JULY 2015                                  2.5            2.3

FEB 2016                                   1.8             2

JUNE 2016                                 1.3            1.8

(Subsidize Multiple: for one-dollar passenger paid, how many times drivers get paid; Source: CBN Weekly)

           Based on the past track record of Didi’s acquisition of Kuaidi, the brand and operation of Uber will most likely fade away. However, this is a good fight for Uber. Its Chinese entity's valuation increased from 700 million in 2014 to 7 billion in 2015. A great fight, and a great financial success.  
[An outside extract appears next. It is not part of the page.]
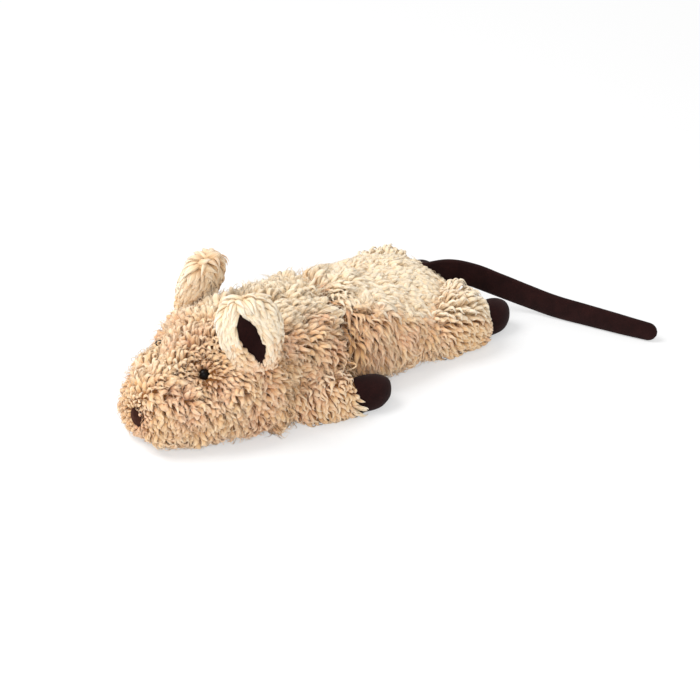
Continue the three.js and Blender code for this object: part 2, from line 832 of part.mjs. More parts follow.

            I am always a big advocate for Silicon Valley companies to provide the best products in China. However, there are circumstances where foreign companies won’t be able to succeed. Uber is in a situation where the competitors are so strong and customers do expect high-quality services tailored to their own needs. Success, for Uber, means a different thing this time. The product may not work the best, but the numbers makes sense at the end of the day. 
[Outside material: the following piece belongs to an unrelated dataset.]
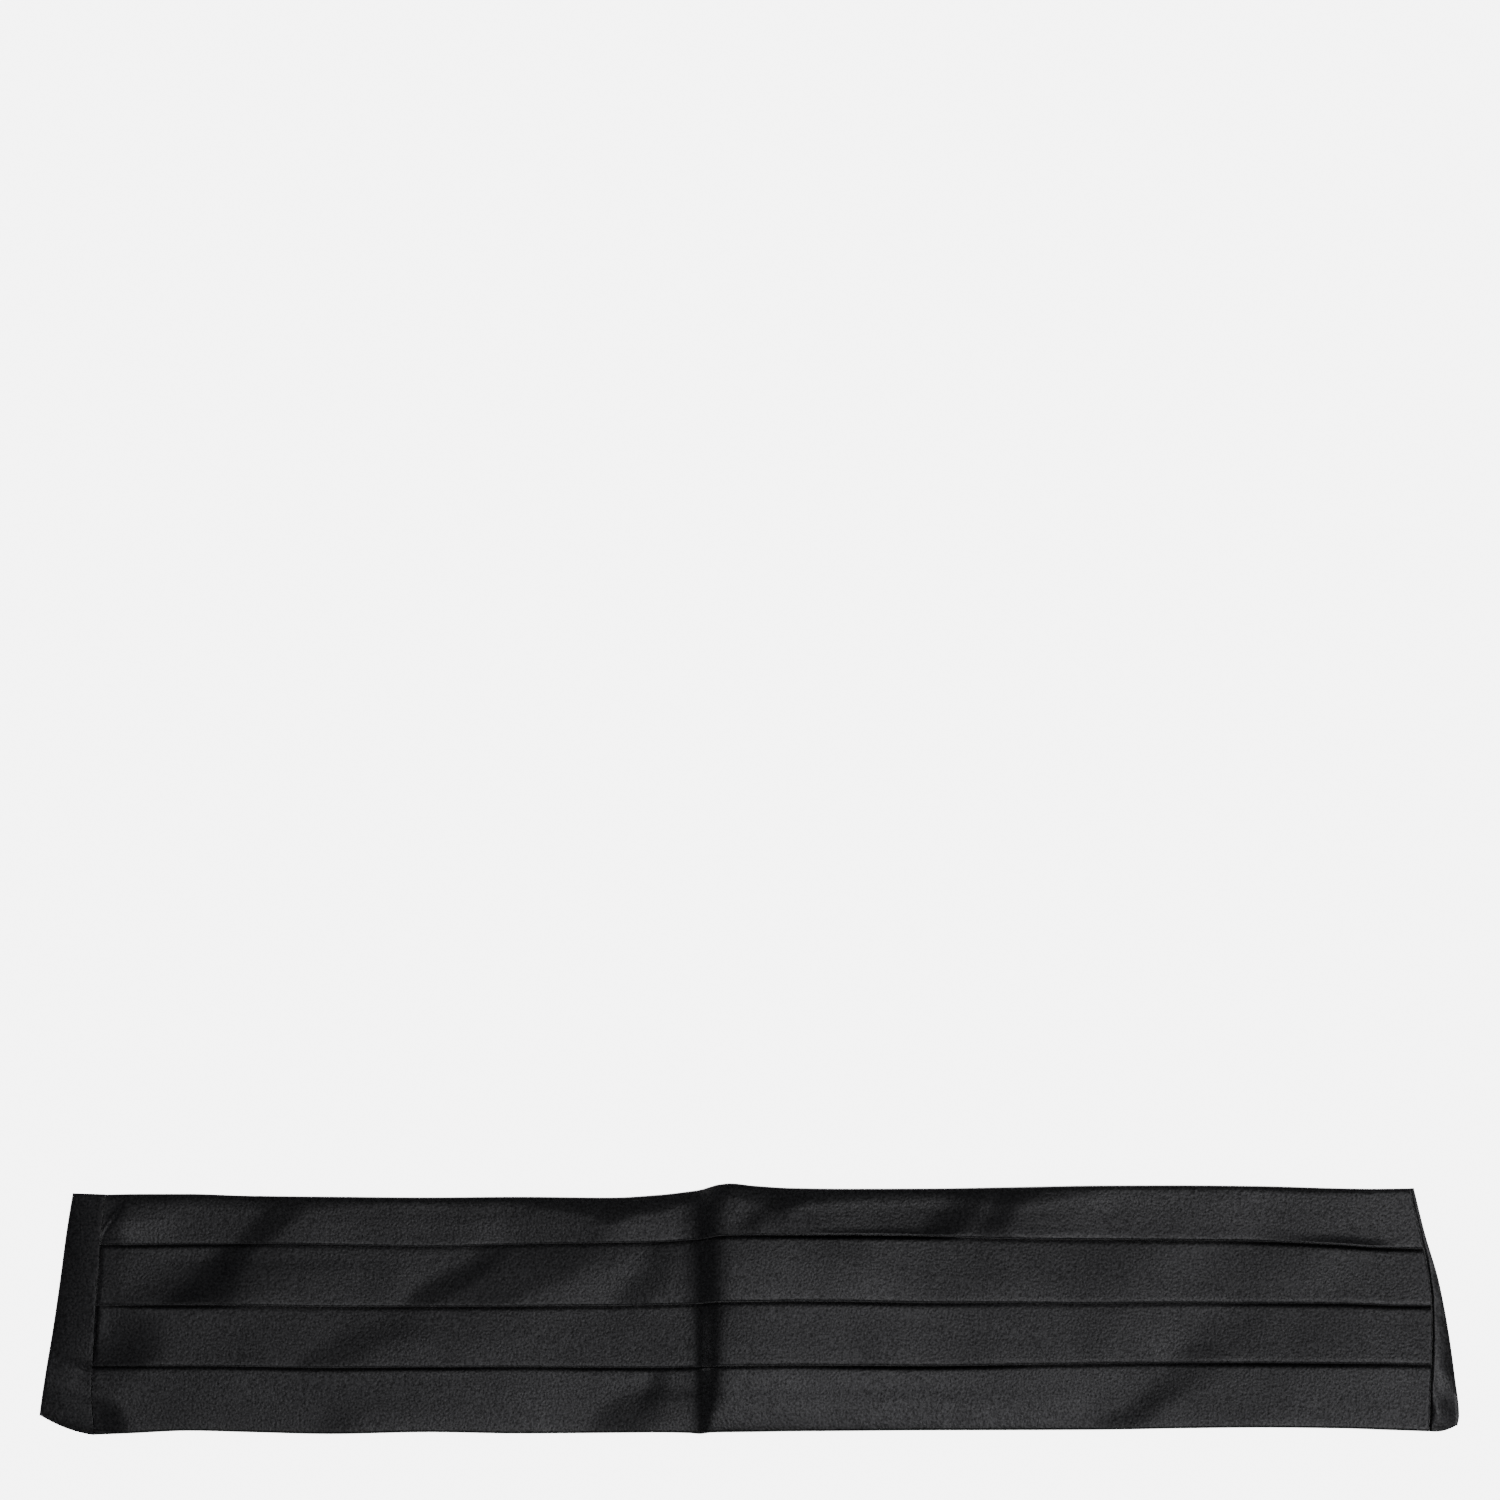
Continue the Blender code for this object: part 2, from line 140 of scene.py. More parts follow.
def climbed(slopes: Curve, step: float = 0.5) -> Curve:
    """Heights that a table of slopes climbs to, from zero at its first row."""
    places = np.arange(slopes.rows[0][0], slopes.rows[-1][0] + step / 2, step)
    read = slopes.at(places)
    heights = np.concatenate(([0.0], np.cumsum((read[1:] + read[:-1]) / 2 * step)))
    return Curve(tuple(zip(places.tolist(), heights.tolist())))


class Waves(NamedTuple):
    """Soft uneven relief made of waves that run many ways, drawn by a seed between two lengths."""

    seed: int
    count: int
    shortest: float
    longest: float
    growth: float = 1.6

    def at(self, x: Grid, y: Grid) -> Grid:
        """Relief of about one unit either way at points, in which longer waves stand higher."""
        draw = np.random.default_rng(self.seed)
        total = np.zeros(np.shape(x))
        weight = 0.0
        for length, way, phase in zip(draw.uniform(self.shortest, self.longest, self.count),
                                      draw.uniform(0, math.pi, self.count), draw.uniform(0, 2 * math.pi, self.count)):
            share = (length / self.longest) ** self.growth
            total += share * np.sin((x * math.cos(way) + y * math.sin(way)) * 2 * math.pi / length + phase)
            weight += share * share
        return total / math.sqrt(weight)


# ---- The cloth's measures ----


class Section(NamedTuple):
    """The front at one place along X: its upper edge, three fold edges and lower edge."""

    x: float
    top: float
    fold1: float
    fold2: float
    fold3: float
    bottom: float


SECTIONS = [Section(*row) for row in (
    (-326, 57.3, 31.9, 1.5, -28.6, -63), (-309, 57.6, 32, 1.7, -28.6, -62.3), (-280, 57.6, 32.3, 1.9, -28.6, -61),
    (-250, 56.7, 32.4, 1.6, -28.9, -61.7), (-210, 56.3, 31.9, 0.9, -29.5, -62.6), (-160, 55.9, 31, 1.1, -29.2, -61.7),
    (-115, 56.2, 32.1, 1.2, -29.1, -62.4), (-70, 55.8, 32.9, 1.4, -29.4, -62.1), (-45, 57.2, 33.3, 1.9, -29.5, -61.9),
    (-30, 58.9, 34.3, 2.3, -29.2, -62.2), (-24.8, 59.7, 34.7, 2.5, -29.1, -62.6), (-20.3, 61, 35.5, 2.9, -28.9, -62),
    (-15.8, 62.3, 36.4, 3.4, -28.6, -61.8), (-9.3, 63, 36.7, 3.5, -28.5, -61.7), (1.3, 61.9, 36.9, 3.5, -28.4, -61.6),
    (20.3, 60.7, 36.9, 3.8, -28.2, -61.3), (50, 60.3, 36.9, 3.6, -28.4, -61.1), (90, 60.4, 36.3, 2.9, -28.6, -60.8),
    (130, 61.1, 34.9, 2.8, -28.1, -60.7), (175, 61.9, 34.4, 2.5, -27.5, -60.5), (215, 62, 34.1, 2.9, -27.1, -59.8),
    (255, 61.6, 33.6, 2.8, -27.1, -59.4), (295, 60.5, 31.9, 2.6, -27.4, -59.8), (320, 60.2, 30.4, 1.7, -27.6, -60.6),
    (340, 60.4, 29.9, 1.4, -28.1, -61.3),
)]
FIRST_X = SECTIONS[0].x
LAST_X = SECTIONS[-1].x


class EdgeRow(NamedTuple):
    """Where a slanting line lies at one height across the front, at its left and its right end."""

    y: float
    left: float
    right: float


SEAMS = [EdgeRow(*row) for row in (
    (-63, -327.4, 339.8), (-50, -328.7, 340.2), (-36, -329, 340.7), (-25, -328.3, 341.2), (-5, -327.3, 341.4),
    (9, -326.3, 340.7), (20, -325.4, 339.2), (30, -324.8, 337.2), (45, -323.3, 333.6), (60.5, -322, 329.9),
)]
END_FOLDS = [EdgeRow(*row) for row in (
    (-58.4, -355.5, 354), (-53.6, -355.1, 354.9), (-33.6, -352.3, 352.7), (-9.6, -348.3, 349.3), (14.4, -344.8, 344.6),
    (38.4, -341.6, 337.6), (60.4, -338, 332.2),
)]
SEAM_GAP = 0.3
SEAM_REACH = 60.0

CREASE_X = -24.8
# How steeply the cloth climbs past the pressed crease, and then its long way down to the right
CREASE_SLOPE = Curve((
    (-90, 0), (-30, 0.014), (-14, 0.014), (-10, 0.02), (-8, 0.04), (-6, 0.06), (-4, 0.085), (-2, 0.125), (0, 0.22),
    (2, 0.27), (4, 0.265), (6, 0.215), (8, 0.16), (10, 0.105), (12, 0.065), (14, 0.04), (17, 0.015), (20, 0),
    (28, -0.012), (50, -0.024), (90, -0.028), (140, -0.02), (200, -0.008), (240, 0)))
CREASE = climbed(CREASE_SLOPE)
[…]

            Not to be bleak but companies who are planning on China strategy now should reconsider the market and their competition. Most importantly, could the product offer the same level of quality on par with the competitors? If so, I look forward to referring your product to my mom. If not, think about setting up a structure to license your product to a local entity in exchange for 20% stake, raising funds separately in China, joining its board and having the local founders run it like a real startup.  

            This year, I started a venture fund in U.S. called Hemi Ventures to invest in the frontier tech startups in Silicon Valley. I firmly believe that with U.S. and China prevailing as the two largest and fastest-growing markets in the world, there should be more collaboration and leverage, instead of misunderstanding and mistrust between the two countries. The increasing amount of flights between Beijing and San Francisco reveals the tight connections between a market famous for innovation and a market hungry for innovation. Uber China and Didi's merger connects the two enterprises together, and there will be more. Call it a fight, call it a team — no one company could single out the other. The only things that matter are the determination to learn a fast changing world and the will to never quit. 

            Thanks, Uber China, for a great fight!